DIRECTION: Output all of the data below exactly as given.

Scripts that build objects:

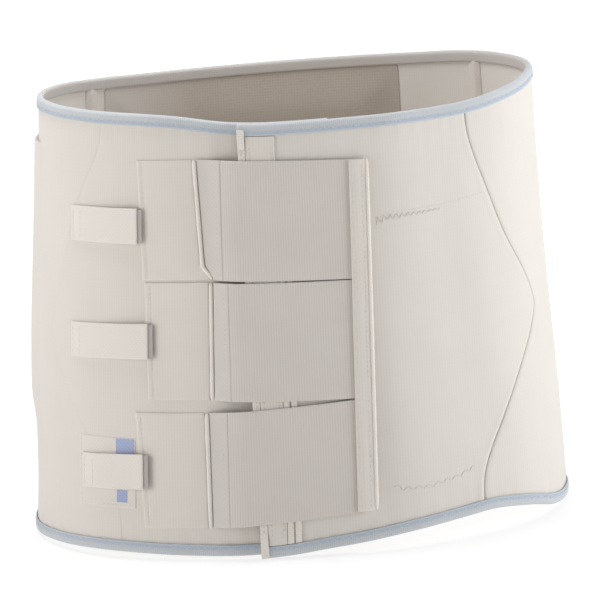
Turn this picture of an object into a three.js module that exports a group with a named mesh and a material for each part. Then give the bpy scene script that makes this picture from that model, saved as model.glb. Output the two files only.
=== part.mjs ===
// Abdominal binder: a closed elastic belt with a lapped front, three ribbed straps, tabs and bound rims.
// Millimetres, +Z up, the front faces -Y. It stands on its lower rim with the waist opening through it.

import * as THREE from 'three';

// Body form
const HEIGHT = 262; // upper rim above the floor at the middle of the front
const TOP_HALF_WIDTH = 151.3;
const BOTTOM_HALF_WIDTH = 166.7;
const TOP_FRONT_DEPTH = 111;
const BOTTOM_FRONT_DEPTH = 122;
const TOP_BACK_DEPTH = 95;
const BOTTOM_BACK_DEPTH = 105;
const SQUARENESS = 2.15; // exponent of the plan section, 2 is an ellipse
const LEAN = 7.2; // how far the top stands to the right of the bottom

// Cloth and clearance
const CLOTH = 1.8; // knitted panels
const TAPE = 0.8; // binding, facing and edge tape
const GAP = 0.3; // between pieces that lie on each other
const INNER_GAP = 0.5; // between the wall and what lies against its hollow side
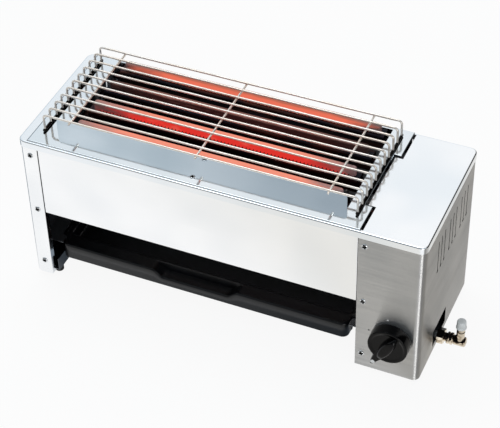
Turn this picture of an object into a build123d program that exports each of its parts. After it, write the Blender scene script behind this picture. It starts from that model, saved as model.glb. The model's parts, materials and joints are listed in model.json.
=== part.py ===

RESULT OF THIS TASK:
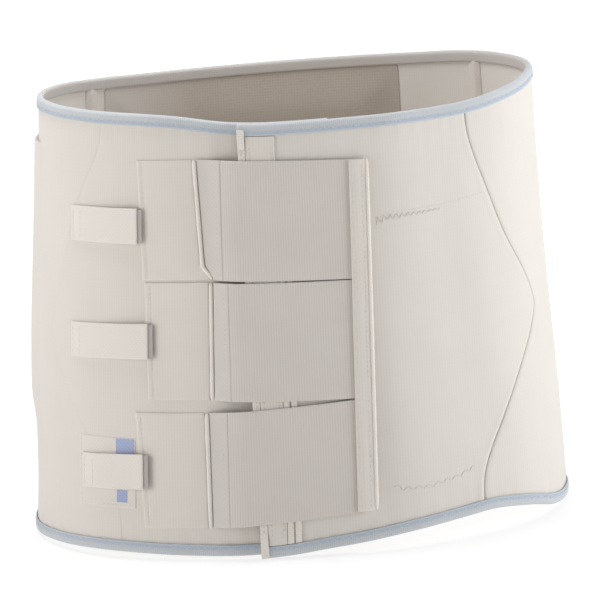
Turn this picture of an object into a three.js module that exports a group with a named mesh and a material for each part. Then give the bpy scene script that makes this picture from that model, saved as model.glb. Output the two files only.
=== part.mjs ===
// Abdominal binder: a closed elastic belt with a lapped front, three ribbed straps, tabs and bound rims.
// Millimetres, +Z up, the front faces -Y. It stands on its lower rim with the waist opening through it.

import * as THREE from 'three';

// Body form
const HEIGHT = 262; // upper rim above the floor at the middle of the front
const TOP_HALF_WIDTH = 151.3;
const BOTTOM_HALF_WIDTH = 166.7;
const TOP_FRONT_DEPTH = 111;
const BOTTOM_FRONT_DEPTH = 122;
const TOP_BACK_DEPTH = 95;
const BOTTOM_BACK_DEPTH = 105;
const SQUARENESS = 2.15; // exponent of the plan section, 2 is an ellipse
const LEAN = 7.2; // how far the top stands to the right of the bottom

// Cloth and clearance
const CLOTH = 1.8; // knitted panels
const TAPE = 0.8; // binding, facing and edge tape
const GAP = 0.3; // between pieces that lie on each other
const INNER_GAP = 0.5; // between the wall and what lies against its hollow side
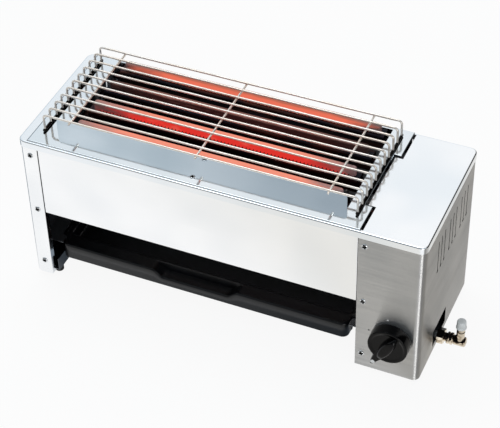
Turn this picture of an object into a build123d program that exports each of its parts. After it, write the Blender scene script behind this picture. It starts from that model, saved as model.glb. The model's parts, materials and joints are listed in model.json.
=== part.py ===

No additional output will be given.